Sarah Michelson’s Devotion, playing this weekend at On the Boards, puts Western religion under extremely bright Klieg lights with a loaded cast of characters: Jesus and Mary, Adam and Eve and even someone called the Spirit of Religion.

The full-length dance piece begins with a prologue, a long and powerful solo by Rebecca Warner, whose big and angular movements chase a voiceover narrative about the history of the world. Lulling expository unfolds in a series of chapters while Warner’s often circular movements unspool time and summon the sun. The text meanders—collapsing biblical reverence and occasionally preachy metaphor with an absorbing anecdote about the narrator’s loss of her brother-in-law and one very random comparison to freebasing. 

The prologue ends with the first of several abrupt sound cues, replacing warm, motherly voiceover with booming music made to sound churchy in an old-school Italian opera meets orchestral Sigur Ros kind of way. Mary enters—played by a fragile-looking 14-year-old Non Griffiths—her strength, balance and astonishing series of pirouettes fleshing out themes about gender and sex. By the time Jesus arrives on the scene, the show has slowed to a meditative, sleepy pace, despite blazing beams of lights and a score dripping with exaltation. 

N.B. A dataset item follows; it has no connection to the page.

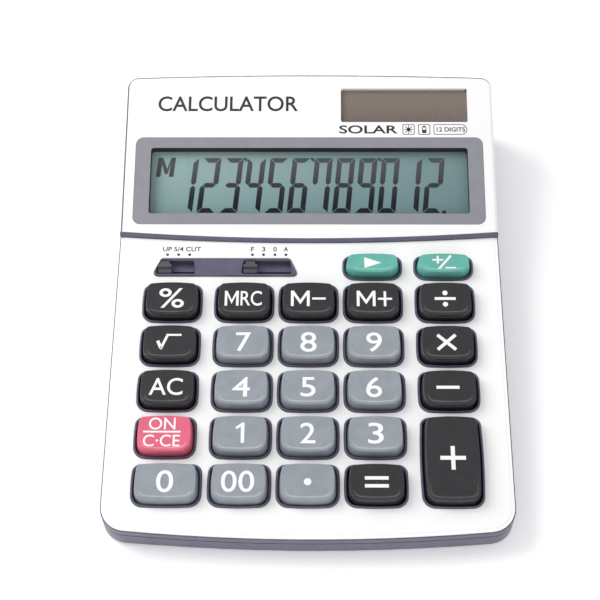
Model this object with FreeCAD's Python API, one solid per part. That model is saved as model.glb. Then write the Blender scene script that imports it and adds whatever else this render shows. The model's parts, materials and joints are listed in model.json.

Michelson and collaborating playwright Richard Maxwell paint—quite literally, considering the massive oil portraits that hang above the stage—an unusual picture of Madonna and child, asking what it might have been like for Mary to conceive her son, to know him as an adult, to let him go in life and then in death. They seems to suggest that all of this suffering is about isolation, and it can be traced to the beginning of man: Enter Adam and Eve.

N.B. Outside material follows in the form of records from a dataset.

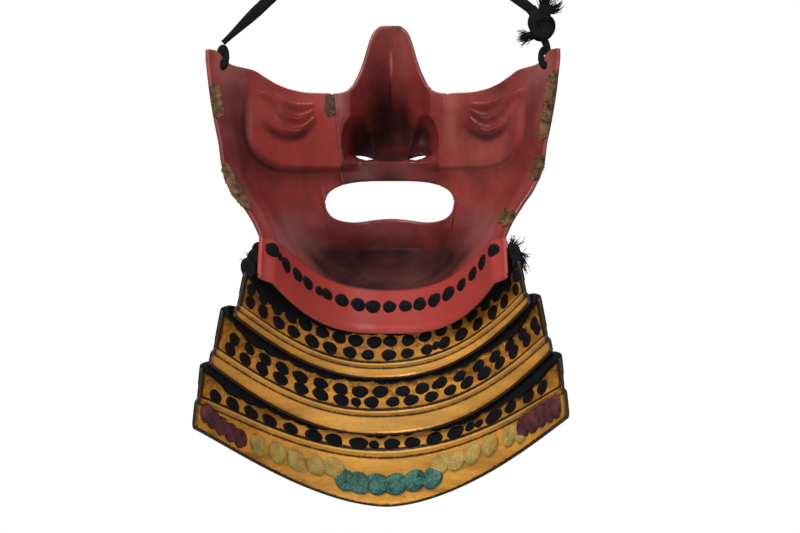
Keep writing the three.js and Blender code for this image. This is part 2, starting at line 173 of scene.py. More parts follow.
# folds under the eyes: each is a crest line of (distance out, height), how far it stands in
# from the cheek, and how far below its crest it has sunk back
EYE_FOLDS = (
    (((36.5, 46.9), (41.1, 46.4), (44.4, 46.4), (48, 47.2), (50.5, 49), (53, 51)), 1.35, 4.5),
    (((37.2, 43.8), (40.3, 42.4), (44.5, 41.1), (47.8, 41.4), (50.5, 43.6), (53.5, 47.7),
      (56.4, 49.9), (61, 51.8)), 1.6, 5.0),
    (((41, 40.4), (45.7, 39.2), (48.2, 39.7), (51.2, 42.2), (54.8, 46.7)), 0.75, 3.0),
    (((36.6, 40.5), (39.9, 38), (42.6, 36.3), (46.7, 35.1), (49.7, 36.2), (52.6, 38.5),
      (54.8, 42.1)), 1.8, 4.5),
    (((42, 34.6), (46.1, 33.3), (48.7, 33.7), (51.1, 34.8), (54, 38.3)), 0.95, 4.5),
)


def eye_folds(x, z):
    """Each fold steps in sharply at its crest line and sinks back below it. The folds on the
    wearer's right lie 2.2 mm further out and are 2% wider."""
    out = np.where(x > 0, (np.abs(x) - 2.2) * 0.98, np.abs(x))
    total = np.zeros_like(out)
    for crest, rise, sink in EYE_FOLDS:
        first, last = crest[0][0], crest[-1][0]
        below = smooth(crest, out) - z
        taper = step(first - 1.5, first + 3, out) * step(last + 1, last - 4, out)
        total += rise * taper * step(-0.3, 0.3, below) * step(sink, 0.3, below)
    return total


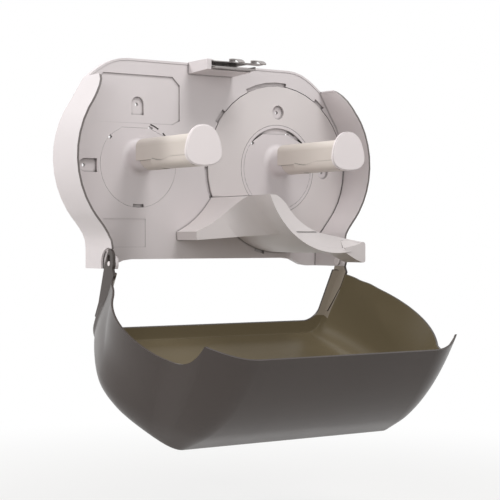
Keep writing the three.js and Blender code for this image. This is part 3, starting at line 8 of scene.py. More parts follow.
import bmesh
import bpy
from mathutils import Matrix, Vector

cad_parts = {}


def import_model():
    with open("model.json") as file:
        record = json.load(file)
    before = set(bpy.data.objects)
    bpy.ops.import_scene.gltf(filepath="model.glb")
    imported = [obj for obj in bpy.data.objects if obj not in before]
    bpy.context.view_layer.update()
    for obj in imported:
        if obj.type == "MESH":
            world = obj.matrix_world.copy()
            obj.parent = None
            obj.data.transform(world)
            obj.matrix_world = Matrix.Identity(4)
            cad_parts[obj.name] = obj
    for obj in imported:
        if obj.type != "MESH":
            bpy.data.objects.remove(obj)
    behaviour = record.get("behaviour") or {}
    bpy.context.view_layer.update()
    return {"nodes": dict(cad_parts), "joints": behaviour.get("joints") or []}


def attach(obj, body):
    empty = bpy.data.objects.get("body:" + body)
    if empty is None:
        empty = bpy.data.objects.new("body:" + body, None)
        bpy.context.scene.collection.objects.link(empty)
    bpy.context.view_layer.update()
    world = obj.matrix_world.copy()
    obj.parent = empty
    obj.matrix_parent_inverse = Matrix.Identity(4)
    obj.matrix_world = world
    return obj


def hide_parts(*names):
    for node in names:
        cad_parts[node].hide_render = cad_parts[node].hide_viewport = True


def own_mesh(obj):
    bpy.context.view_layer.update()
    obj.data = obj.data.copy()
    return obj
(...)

Suddenly the show is no longer just about time; it’s about a race against it. Backward circles replace forward circles. Pirouettes give way to lots and lots of jogging. And the costuming goes a little haywire, introducing an overwrought pair of black and white referees in red bobby socks, and an Eve dressed with uncomfortable likeness to a 1984 Mary Lou Retton.

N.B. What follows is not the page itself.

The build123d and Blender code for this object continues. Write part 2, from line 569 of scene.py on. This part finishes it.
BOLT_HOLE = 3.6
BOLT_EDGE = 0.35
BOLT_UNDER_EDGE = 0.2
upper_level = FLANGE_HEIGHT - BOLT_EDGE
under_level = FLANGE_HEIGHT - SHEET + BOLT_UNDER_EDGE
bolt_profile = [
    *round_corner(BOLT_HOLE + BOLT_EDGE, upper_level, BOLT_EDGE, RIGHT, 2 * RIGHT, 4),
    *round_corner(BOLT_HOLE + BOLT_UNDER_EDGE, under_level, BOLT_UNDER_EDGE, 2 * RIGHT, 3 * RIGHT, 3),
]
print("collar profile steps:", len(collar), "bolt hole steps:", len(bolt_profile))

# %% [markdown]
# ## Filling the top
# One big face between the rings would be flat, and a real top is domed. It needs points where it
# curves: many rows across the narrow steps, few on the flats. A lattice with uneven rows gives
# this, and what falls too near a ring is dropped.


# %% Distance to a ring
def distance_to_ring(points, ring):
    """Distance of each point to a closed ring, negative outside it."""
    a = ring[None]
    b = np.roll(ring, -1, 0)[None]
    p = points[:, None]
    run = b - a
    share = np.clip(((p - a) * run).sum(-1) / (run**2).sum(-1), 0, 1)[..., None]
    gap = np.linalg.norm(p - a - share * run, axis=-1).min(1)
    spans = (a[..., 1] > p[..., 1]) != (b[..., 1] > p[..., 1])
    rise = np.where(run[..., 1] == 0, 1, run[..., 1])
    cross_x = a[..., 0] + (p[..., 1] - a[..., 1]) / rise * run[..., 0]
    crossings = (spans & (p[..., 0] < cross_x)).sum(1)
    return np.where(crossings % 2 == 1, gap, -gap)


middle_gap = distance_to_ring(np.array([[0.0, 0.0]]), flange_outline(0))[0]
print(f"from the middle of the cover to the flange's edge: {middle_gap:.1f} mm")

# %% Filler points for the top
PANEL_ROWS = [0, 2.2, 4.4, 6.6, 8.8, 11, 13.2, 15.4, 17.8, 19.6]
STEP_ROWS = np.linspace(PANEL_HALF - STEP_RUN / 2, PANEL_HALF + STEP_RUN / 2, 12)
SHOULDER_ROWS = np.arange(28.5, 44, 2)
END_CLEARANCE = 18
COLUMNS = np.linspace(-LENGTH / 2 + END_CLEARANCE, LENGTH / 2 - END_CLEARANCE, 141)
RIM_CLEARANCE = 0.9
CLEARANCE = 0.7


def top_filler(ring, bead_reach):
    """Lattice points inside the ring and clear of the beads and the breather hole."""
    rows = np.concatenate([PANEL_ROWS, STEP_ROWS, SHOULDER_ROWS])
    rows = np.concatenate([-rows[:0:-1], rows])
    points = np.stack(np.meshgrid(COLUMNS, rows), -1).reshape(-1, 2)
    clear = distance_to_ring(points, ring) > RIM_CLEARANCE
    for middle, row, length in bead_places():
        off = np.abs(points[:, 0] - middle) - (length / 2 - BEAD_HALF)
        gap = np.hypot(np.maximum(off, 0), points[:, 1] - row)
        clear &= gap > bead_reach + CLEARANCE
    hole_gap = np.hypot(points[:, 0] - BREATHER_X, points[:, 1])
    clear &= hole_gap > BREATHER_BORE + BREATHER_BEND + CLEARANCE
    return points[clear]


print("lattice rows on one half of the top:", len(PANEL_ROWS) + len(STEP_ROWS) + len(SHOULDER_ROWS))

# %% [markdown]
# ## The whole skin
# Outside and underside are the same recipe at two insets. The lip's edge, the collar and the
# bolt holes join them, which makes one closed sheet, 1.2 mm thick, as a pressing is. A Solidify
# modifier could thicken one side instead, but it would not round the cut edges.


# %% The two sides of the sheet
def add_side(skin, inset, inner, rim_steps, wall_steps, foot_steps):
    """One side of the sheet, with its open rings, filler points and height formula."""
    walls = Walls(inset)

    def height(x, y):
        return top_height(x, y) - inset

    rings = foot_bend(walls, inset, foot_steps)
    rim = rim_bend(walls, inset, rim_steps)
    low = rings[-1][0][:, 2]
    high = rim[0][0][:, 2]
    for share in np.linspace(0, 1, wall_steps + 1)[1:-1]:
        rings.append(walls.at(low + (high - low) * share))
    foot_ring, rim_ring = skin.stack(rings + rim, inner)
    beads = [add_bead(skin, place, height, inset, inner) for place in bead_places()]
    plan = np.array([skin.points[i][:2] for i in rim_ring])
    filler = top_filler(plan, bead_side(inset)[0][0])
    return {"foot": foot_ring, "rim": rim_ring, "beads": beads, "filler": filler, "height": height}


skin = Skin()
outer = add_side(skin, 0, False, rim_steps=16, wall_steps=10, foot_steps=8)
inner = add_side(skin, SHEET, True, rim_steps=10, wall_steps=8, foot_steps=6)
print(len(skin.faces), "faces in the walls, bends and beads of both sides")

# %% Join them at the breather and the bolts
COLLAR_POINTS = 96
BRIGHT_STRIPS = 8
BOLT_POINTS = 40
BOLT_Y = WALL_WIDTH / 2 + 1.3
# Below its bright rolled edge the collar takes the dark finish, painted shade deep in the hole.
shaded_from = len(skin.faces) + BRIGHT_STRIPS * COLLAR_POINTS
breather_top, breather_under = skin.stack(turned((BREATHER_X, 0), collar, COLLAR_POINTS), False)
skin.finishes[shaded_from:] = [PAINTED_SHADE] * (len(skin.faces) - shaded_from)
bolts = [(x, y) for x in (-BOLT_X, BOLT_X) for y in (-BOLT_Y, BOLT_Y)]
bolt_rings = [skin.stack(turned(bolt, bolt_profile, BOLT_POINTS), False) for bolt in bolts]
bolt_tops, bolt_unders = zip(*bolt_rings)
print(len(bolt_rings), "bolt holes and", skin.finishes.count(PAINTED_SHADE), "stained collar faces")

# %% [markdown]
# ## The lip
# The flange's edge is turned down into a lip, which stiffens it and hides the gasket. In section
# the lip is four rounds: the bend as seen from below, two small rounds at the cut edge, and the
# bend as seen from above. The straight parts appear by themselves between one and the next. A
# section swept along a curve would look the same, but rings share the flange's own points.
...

Michelson does deliver a pair of beautiful images to show Eve spawned from Adam’s rib. And the audience heaves a meaningful sigh of relief when they finally embrace after 100 minutes of dance in which two people very rarely touch. In the design and the choreography, this show gets you thinking. But, as the voiceover says in the epilogue, “The ideas are never-ending,” which makes the performance both challenging and relentless.